Sojourner Truth was born into slavery in 1797. At birth, her given name was Isabella. Many people today think of slavery as a southern practice. However, Truth lived in the state of New York.

The end of slavery in New York came slowly. In 1799, the state passed a law freeing children born after July 4 of that year. In 1817, a new law stated that all other enslaved people would be freed in 1827. 

The man who held Sojourner Truth in slavery promised to free her a year early, in 1826. After he broke his promise, Truth left. She later shared that, instead of escaping in the dark of night, she “walked away by daylight.” 

A nearby Quaker family helped Truth win her freedom. They also helped her go to court to rescue her son from slavery. He had been illegally sold to a slaveholder in Alabama. With her two youngest children, Truth moved to New York City.

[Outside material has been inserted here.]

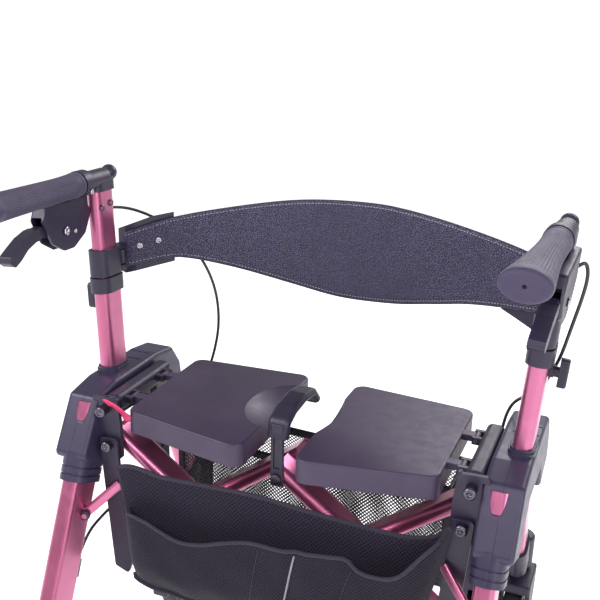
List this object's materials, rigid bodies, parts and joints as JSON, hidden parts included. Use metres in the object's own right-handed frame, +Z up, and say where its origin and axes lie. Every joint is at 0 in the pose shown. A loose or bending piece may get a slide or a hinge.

In New York City, Truth became a domestic worker and a preacher. She was deeply religious, and in 1843 reported that “the Spirit called on her to preach the truth.” That’s when she gave herself the name Sojourner Truth. She also left New York that year. She would then travel throughout the United States, speaking for abolition and women’s rights.

Truth’s best-known speech is one called “Ain’t I a Woman?” In it, she argued against the idea that women were weaker than and inferior to men. As evidence, she pointed to her own experience toiling away on farms. She noted, “I could work as much and eat as much as a man... And ain’t I a woman?”

Truth often worked closely with other activists of the day, including Susan B. Anthony and Lucretia Mott. She also worked with Frederick Douglass and Elizabeth Cady Stanton. Truth was a supporter of suffrage movements for the rest of her life.

Despite never learning to read and write, Truth produced an autobiography. It is titled The Narrative of Sojourner Truth. She dictated the book to her friend, Olive Gilbert, who wrote it down. Eventually, Truth settled in Michigan, where she died on November 26, 1883.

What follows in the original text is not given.